TASK DIRECTIONS: Where does the string "follow" appear? Copy every line of the entries below that holds it.

RECORDS SUPPLIED:
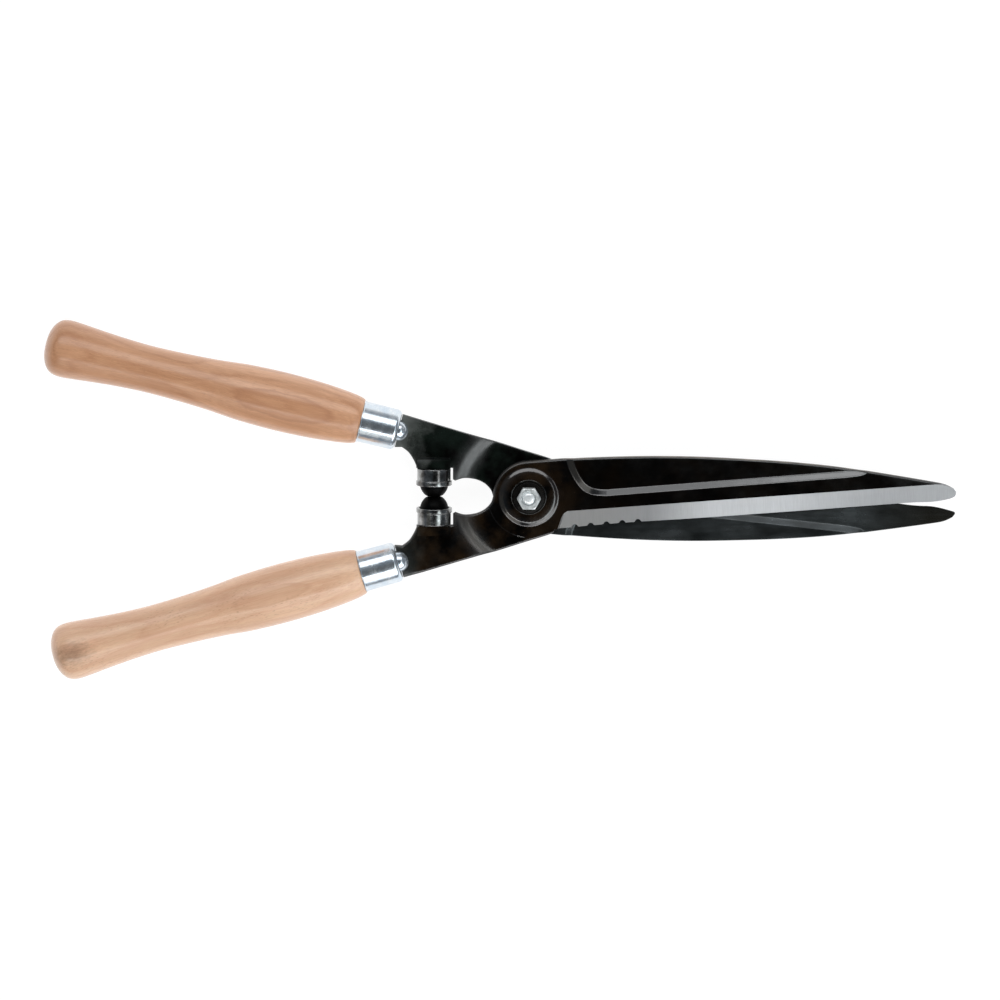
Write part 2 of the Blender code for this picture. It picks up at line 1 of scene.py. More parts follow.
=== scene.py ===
"""Looks for the hedge shears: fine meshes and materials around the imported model.

Shapes are in millimetres in a half's own frame, as in the design: the pivot's axis is Z, the blade
points along +X, the shank lies at -Y, and the outer face looks up. The rear half is turned over.
"""
import json
import math

import bmesh
import bpy
import numpy as np
from mathutils import Euler, Matrix, Vector
from mathutils.geometry import delaunay_2d_cdt


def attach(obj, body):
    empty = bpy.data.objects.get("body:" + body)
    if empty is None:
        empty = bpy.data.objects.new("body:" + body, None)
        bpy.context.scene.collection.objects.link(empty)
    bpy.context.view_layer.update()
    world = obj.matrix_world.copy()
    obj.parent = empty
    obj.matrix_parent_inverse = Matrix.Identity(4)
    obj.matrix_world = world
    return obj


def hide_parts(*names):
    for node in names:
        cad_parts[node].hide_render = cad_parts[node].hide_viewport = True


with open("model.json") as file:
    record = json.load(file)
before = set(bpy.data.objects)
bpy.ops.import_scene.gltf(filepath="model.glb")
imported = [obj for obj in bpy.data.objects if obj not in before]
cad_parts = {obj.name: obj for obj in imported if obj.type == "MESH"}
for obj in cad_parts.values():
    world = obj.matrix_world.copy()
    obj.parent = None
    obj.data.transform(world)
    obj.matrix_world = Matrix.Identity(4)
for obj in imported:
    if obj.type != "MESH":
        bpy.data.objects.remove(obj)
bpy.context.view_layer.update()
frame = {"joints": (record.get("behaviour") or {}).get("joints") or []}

MM = 0.001
PIVOT = Vector(frame["joints"][0]["pos_m"])

# Forged plate
PLATE = 4.0
HALF_GAP = 0.15  # from the shears' mid-plane to a head's inner face
HEAD_LEVEL = HALF_GAP + PLATE / 2
OUTER_FACE = HALF_GAP + PLATE
HEAD_RADIUS = 22.3
HEAD_ARC = (97, 174)  # the head's free edge, in degrees from the blade's direction
PIVOT_HOLE = 4.3
FIT_GAP = 0.3  # clearance between pieces that touch
EDGE_ROUND = 1.3  # rounding of the outer face's edges
INNER_ROUND = 0.35  # and of the inner face's
INNER_BARE_FROM = 8  # X from which the inner face is oiled steel and not lacquer
HEEL_FADE = 5  # the rounding fades out this near to the cutting edge's heel

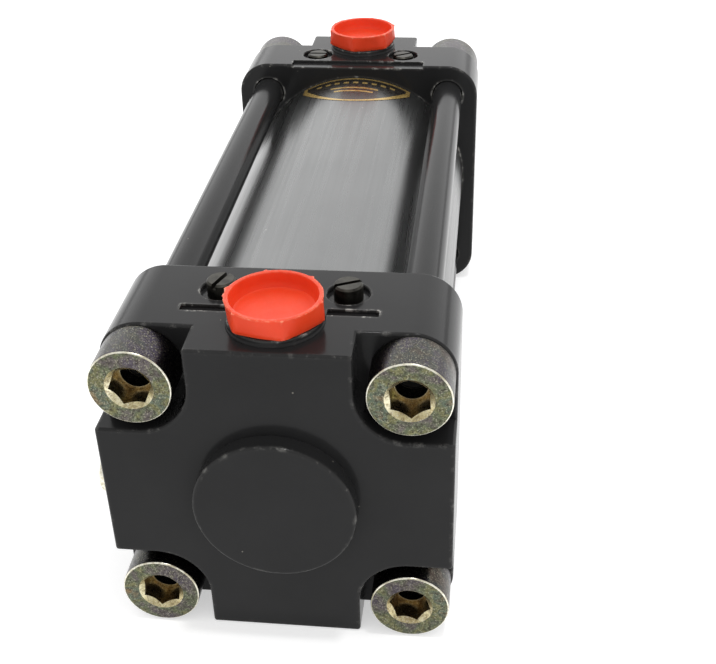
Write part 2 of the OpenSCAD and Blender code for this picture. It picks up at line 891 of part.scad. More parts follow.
cap_head();
rod_head();
cylinder_tube();
tube_label();
tie_rod(-1, 1);  // tie_rod_top_left
tie_rod(1, 1);  // tie_rod_top_right
tie_rod(-1, -1);  // tie_rod_bottom_left
tie_rod(1, -1);  // tie_rod_bottom_right
tie_rod_nuts_cap_end();
tie_rod_nuts_rod_end();
tube_seal(cap_inner_y - tube_seal_inset);  // tube_seal_cap_end
tube_seal(rod_inner_y + tube_seal_inset);  // tube_seal_rod_end
port_plug(cap_port_station, cap_plug_turn);  // port_plug_cap_end
port_plug(rod_port_station, rod_plug_turn);  // port_plug_rod_end
side_pipe_plug();
cushion_needle(cap_valve_y, cap_valve_proud, 25);  // cushion_needle_cap_end
cushion_needle(rod_valve_y, rod_valve_proud, 30);  // cushion_needle_rod_end
valve_o_ring(valve_x, cap_valve_y, cap_valve_proud);  // needle_o_ring_cap_end
valve_o_ring(valve_x, rod_valve_y, rod_valve_proud);  // needle_o_ring_rod_end
check_valve_plug(cap_valve_y, cap_valve_proud, 70);  // check_valve_plug_cap_end
check_valve_plug(rod_valve_y, rod_valve_proud, 0);  // check_valve_plug_rod_end
valve_o_ring(-valve_x, cap_valve_y, cap_valve_proud);  // check_plug_o_ring_cap_end
valve_o_ring(-valve_x, rod_valve_y, rod_valve_proud);  // check_plug_o_ring_rod_end
check_spring(cap_valve_y, cap_valve_proud);  // check_spring_cap_end
check_spring(rod_valve_y, rod_valve_proud);  // check_spring_rod_end
check_ball(cap_valve_y);  // check_ball_cap_end
check_ball(rod_valve_y);  // check_ball_rod_end
cushion_seal(cap_inner_y + cushion_groove_inset, spear_d);  // cushion_seal_cap_end
cushion_seal(rod_inner_y - cushion_groove_inset - cushion_seal_w, sleeve_d);  // cushion_seal_rod_end
rod_bush();
rod_seal();
rod_wiper();
piston();
piston_seal(piston_y + piston_seal_inset, false);  // piston_seal_cap_side
piston_seal(piston_y + piston_l - piston_seal_inset - piston_seal_w, true);  // piston_seal_rod_side
piston_guide_ring();
cushion_spear();
cushion_sleeve();
piston_o_ring();
piston_rod();
rod_end_nut();
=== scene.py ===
"""Looks of a double-acting tie-rod pneumatic cylinder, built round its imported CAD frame.

Meshes are built in millimetres in the frame's own axes and scaled to metres when they become objects:
+Y runs from the cap end to the rod end, +Z is up, and the cap head's end face is at y = 0.
"""
import json
import math
import random

import bmesh
import bpy
from mathutils import Matrix, Vector


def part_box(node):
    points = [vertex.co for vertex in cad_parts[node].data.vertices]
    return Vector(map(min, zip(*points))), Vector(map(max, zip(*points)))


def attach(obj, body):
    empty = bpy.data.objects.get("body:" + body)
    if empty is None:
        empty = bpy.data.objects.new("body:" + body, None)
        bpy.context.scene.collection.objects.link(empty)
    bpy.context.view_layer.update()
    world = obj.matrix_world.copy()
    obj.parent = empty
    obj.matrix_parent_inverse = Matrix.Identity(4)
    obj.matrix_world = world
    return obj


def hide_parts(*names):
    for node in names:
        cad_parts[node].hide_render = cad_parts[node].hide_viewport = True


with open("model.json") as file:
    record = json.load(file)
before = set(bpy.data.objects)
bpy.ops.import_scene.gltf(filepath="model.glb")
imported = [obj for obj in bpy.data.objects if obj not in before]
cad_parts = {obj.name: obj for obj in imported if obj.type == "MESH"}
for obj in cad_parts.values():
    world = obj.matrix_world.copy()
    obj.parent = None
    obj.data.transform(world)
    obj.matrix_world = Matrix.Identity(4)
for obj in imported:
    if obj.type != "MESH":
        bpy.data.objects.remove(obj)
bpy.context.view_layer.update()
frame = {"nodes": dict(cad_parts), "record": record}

MM = 0.001
BODY = "cylinder_body"


# ---- What the frame says ----

def node_box(name):
    """Lowest and highest corner of a CAD node, in millimetres."""
    low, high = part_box(name)
    return low / MM, high / MM


def node_centre(name):
    low, high = node_box(name)
    return (low + high) / 2


cap_low, cap_high = node_box("cap_head")
rod_low, rod_high = node_box("rod_head")
tube_low, tube_high = node_box("cylinder_tube")
label_low, label_high = node_box("tube_label")
nuts_low, nuts_high = node_box("tie_rod_nuts_cap_end")
tie_rod_centre = node_centre("tie_rod_top_right")
rod_low_y, rod_end_y = (corner.y for corner in node_box("piston_rod"))

# Half the heads' width, and how far each tie rod stands from the axis along X and along Z
half_w = cap_high.x
tie_c = tie_rod_centre.x
tube_r = tube_high.x
nut_r = nuts_high.x - tie_c
nut_face_y = nuts_low.y

# Sizes that a box doesn't give, the same as the CAD model's
tube_recess = 5
tube_wall = 2
spigot_gap = 0.1
spigot_proud = 2.4
cap_inner_y = tube_low.y + tube_recess
rod_inner_y = tube_high.y - tube_recess
rod_face_y = node_box("tie_rod_nuts_rod_end")[1].y + nut_face_y
corner_r = 9.5
edge_r = 0.7
notch_depth = 9.2
notch_r = nut_r + 2.5
pilot_r = 17.5
rod_r = 10
tie_hole_r = 4.8
nut_hole_r = 7
nut_head_l = 9.9
nut_sleeve_l = 10
socket_mouth_r = 5.0
socket_mouth_l = 1.4
socket_depth = 5.5
port_boss_r = 10
port_boss_h = 1.5
port_hole_r = 7.5
port_floor_z = 25
valve_x = 13.6
valve_recess_r = 4.6
valve_recess_h = 1.2
valve_bore_r = 3.2
valve_seat_z = 14
plug_cup_h = node_box("port_plug_cap_end")[1].z - half_w - port_boss_h
cap_port_y = node_centre("port_plug_cap_end").y
rod_port_y = node_centre("port_plug_rod_end").y
cap_valve_y = node_centre("cushion_needle_cap_end").y
rod_valve_y = node_centre("cushion_needle_rod_end").y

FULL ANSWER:
Write part 2 of the Blender code for this picture. It picks up at line 1 of scene.py. More parts follow.
Write part 2 of the OpenSCAD and Blender code for this picture. It picks up at line 891 of part.scad. More parts follow.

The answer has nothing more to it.